Originally broadcast in 2007, it examines the life and music of 19th century Russian composer Pyotr Ilyich Tchaikovsky in two parts, each hosted by conductor Charles Hazlewood. First, "The Creation of Greatness" tells of the fragile boy genius troubled by all the music swirling incessantly through his mind. The loss of his mother at a young age is something from which he never recovers. Later, we see him as a tortured homosexual living in fear that public exposure of his scandalous secret will ruin his career, while at the same time he struggles to gain acceptance for his daring musical ideas in the face of stodgy skepticism.

Part two, "Fortune and Tragedy", tells of his disastrous marriage of convenience to young female admirer Antonina Milyukova, despite the warnings of his younger brother Modest and the knowing ridicule of his friends. We also learn of a mysterious benefactor, a wealthy widow named Nadezhda von Meck, who finances Tchaikovsky for years although their only communication is through the written word. Tchaikovsky's fame and the Russian people's reverence for him grow to stellar proportions, but shortly after the unsuccessful premiere of his magnificent Sixth Symphony, "The Pathetique", he dies of cholera at the age of 53.

While well-mounted and interesting, the dramatic reenactments of certain events in Tchaikovsky's life don't build much momentum as they are intercut with actual concert footage, interviews with concert musicians in whom the distinctively Russian spirit of Tchaikovsky still resides, and narrative interludes with Hazlewood. In fact, the emphasis here is on the music itself as much as the composer.

Watching his First Piano Concerto being performed by the Maryinsky Young Philharmonic with an amazing solo performance by Natasha Peremski is a particular thrill, and it's deftly integrated into the scene in which Tchaikovsky first auditions the piece before his scoffing mentor, Anton Rubinstein, who is shocked to hear such "vulgar" passion expressed in music. Interesting that something we take for granted for its familiarity was once considered, in Hazlewood's words, to be "radical, raw, and shocking."

"Romeo and Juliet", an erotically-charged work composed during an early love affair with a music academy student named Edward Zak, has become somewhat of a cliche these days after having been used for so many movies and spoofs as diverse as TARZAN THE APE MAN and A CHRISTMAS STORY, but its performance here is stirring.
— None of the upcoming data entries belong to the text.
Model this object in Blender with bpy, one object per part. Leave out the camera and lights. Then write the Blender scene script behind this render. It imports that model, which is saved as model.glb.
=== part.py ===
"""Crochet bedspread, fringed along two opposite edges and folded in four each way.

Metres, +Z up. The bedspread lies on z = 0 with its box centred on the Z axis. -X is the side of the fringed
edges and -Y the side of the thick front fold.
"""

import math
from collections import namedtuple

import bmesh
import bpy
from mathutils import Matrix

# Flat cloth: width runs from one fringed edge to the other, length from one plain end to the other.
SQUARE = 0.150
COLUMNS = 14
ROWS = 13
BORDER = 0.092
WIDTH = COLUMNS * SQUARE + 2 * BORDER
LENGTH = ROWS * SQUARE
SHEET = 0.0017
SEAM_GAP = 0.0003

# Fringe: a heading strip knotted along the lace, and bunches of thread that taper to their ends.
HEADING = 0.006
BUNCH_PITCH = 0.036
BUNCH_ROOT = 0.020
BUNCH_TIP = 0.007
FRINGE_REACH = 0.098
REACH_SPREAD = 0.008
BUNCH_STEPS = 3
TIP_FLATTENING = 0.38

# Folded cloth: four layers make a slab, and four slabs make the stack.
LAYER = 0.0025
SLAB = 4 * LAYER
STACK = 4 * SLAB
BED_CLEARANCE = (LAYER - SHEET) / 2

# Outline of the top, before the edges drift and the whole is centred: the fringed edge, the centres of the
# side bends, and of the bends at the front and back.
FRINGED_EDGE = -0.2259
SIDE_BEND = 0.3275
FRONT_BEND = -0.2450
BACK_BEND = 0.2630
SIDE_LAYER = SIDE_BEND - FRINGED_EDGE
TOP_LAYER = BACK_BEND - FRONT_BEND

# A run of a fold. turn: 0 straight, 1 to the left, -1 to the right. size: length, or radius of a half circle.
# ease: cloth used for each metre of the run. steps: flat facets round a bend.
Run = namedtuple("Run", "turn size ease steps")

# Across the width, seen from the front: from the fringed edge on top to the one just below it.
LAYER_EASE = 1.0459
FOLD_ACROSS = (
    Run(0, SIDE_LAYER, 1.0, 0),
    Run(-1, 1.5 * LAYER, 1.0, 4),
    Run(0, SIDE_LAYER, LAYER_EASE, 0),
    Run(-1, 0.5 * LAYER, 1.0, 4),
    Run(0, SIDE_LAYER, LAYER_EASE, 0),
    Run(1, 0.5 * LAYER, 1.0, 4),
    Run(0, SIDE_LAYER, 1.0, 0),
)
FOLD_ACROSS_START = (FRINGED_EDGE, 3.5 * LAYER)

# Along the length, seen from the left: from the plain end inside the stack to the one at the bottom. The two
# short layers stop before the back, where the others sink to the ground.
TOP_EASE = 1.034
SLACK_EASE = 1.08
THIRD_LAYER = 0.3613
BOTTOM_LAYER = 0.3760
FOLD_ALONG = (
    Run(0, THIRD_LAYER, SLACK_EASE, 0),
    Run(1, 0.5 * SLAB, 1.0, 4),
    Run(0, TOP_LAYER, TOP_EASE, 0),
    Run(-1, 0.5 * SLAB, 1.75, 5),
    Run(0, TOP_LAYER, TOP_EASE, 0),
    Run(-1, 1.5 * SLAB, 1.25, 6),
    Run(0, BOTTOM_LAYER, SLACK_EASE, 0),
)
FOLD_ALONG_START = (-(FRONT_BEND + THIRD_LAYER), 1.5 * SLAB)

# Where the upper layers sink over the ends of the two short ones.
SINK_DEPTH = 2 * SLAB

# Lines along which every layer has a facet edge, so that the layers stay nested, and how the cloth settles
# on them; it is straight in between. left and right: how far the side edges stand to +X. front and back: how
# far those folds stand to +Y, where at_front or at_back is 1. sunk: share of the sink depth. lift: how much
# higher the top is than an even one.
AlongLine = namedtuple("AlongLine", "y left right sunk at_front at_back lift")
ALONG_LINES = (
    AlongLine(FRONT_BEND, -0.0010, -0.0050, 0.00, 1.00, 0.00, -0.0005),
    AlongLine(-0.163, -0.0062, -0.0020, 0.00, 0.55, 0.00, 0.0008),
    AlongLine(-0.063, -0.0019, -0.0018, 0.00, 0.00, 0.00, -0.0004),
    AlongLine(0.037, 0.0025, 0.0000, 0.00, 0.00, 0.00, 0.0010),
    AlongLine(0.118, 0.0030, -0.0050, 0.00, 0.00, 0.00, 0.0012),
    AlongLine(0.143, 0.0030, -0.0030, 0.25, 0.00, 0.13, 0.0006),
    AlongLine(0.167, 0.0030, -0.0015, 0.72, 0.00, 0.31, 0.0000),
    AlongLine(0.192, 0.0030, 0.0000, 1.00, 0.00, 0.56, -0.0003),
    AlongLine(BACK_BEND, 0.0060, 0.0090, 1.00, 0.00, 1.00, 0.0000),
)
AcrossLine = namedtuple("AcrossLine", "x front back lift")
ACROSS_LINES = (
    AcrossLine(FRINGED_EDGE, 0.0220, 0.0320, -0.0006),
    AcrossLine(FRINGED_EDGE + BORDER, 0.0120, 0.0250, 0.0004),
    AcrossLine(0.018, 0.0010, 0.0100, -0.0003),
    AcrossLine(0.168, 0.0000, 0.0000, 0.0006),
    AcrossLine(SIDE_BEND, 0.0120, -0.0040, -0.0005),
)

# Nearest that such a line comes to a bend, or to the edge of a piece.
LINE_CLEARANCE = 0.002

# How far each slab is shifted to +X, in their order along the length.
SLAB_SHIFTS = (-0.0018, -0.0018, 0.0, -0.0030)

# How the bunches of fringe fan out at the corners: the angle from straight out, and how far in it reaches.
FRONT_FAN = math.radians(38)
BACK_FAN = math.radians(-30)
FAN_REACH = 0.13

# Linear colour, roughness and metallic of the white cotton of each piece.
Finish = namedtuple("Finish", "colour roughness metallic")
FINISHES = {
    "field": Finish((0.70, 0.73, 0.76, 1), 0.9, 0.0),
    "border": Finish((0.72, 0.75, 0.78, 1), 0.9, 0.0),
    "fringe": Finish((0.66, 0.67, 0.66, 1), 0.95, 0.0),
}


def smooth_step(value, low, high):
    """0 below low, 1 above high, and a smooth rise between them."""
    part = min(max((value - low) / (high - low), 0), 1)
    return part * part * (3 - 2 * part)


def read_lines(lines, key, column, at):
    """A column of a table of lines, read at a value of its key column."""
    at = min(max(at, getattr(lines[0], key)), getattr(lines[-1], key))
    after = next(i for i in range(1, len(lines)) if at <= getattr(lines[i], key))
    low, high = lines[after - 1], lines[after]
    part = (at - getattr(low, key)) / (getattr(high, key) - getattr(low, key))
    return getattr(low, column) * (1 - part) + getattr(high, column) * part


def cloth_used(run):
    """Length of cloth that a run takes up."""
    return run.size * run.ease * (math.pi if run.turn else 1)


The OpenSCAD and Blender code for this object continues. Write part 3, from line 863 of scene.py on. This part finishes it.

This is also true of excerpts from some of Tchaikovsky's ballets, such as SWAN LAKE and THE SLEEPING BEAUTY. Best of all, however, is the climactic performance of the tragic "Pathetique", which is one of the most moving works ever written.

If not for these dynamic musical passages, which the filmmakers obviously staged and photographed with great feeling, the production would be unremittingly dry and somber. The biographical scenes serve mainly to illustrate how the passion and turmoil of Tchaikovsky's personal life was the rich inspiration for his music, and more than anything, the dramatic segments are supportive of and serve as backdrops for the musical passages.

Included as a bonus is an episode of the BBC series "Omnibus" entitled "Who Killed Tchaikovsky?", which effectively challenges the cholera explanation for the composer's death with theories of suicide or even murder, and hints at a mysterious and potentially scandalous cover-up. Biographer Anthony Holden travels to New York and St. Petersburg to do some detective work, uncovering tantalizing bits of evidence amidst a general unwillingness of the Russian people to risk casting aspersions on their revered national composer. The mystery is left unsolved, but raises some intriguing and rather chilling implications.

TCHAIKOVSKY: THE TRAGIC LIFE OF A MUSICAL GENIUS is informative regarding the volatile emotions behind Tchaikovsky's work, and competently acted by THE PIANIST's Ed Stoppard and a good cast. But it's the concert segments that really make it worth watching.